Marchers support the Boston Women’s March (Maddie Covino).

One of those new members of congress is Ayanna Pressley, the congresswoman from Massachusetts. As the keynote speaker of the event, all eyes were on her. Her speech was full of passion as it informed everyone she was ready for action. She told the crowds, “today we march, tomorrow we run,” and “justice is uncomfortable and an inconvenience.” Pressley got the crowd inspired and fired up just in time for the march around the city of Boston.

The congresswoman has already made great steps forward to make a change for Massachusetts, which she spoke to in an interview after her speech.
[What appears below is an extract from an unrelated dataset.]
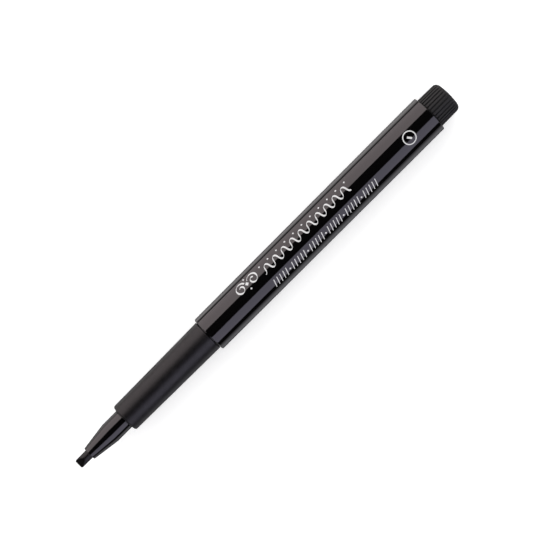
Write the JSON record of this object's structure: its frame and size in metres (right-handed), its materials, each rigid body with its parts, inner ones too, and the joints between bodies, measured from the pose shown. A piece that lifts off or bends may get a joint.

I have already advocated for the introduction of legislation requiring universal background checks for gun purchases. I have introduced legislation to ensure that federal contract workers affected by the shutdown are entitled to back pay, and I have been vocal in opposition to the cruel and draconian policies of this Administration, which are harming the communities I represent. I intend to continue being an intentional activist leader on behalf of the people I represent,” Pressley said.

The 2019 Boston Women’s March was a day full of aspiration for people as thousands gathered together with a common goal in sight. From SNHU students, to the marchers, the organizers and the speakers, it was a successful day that brought real hope.

“I was proud to stand with thousands of activists this past Saturday – on the same weekend we celebrated the legacy of Dr. King – and recommit to continue our advocacy and our activism, to reject hatred and affirm the humanity of every person,” said Pressley.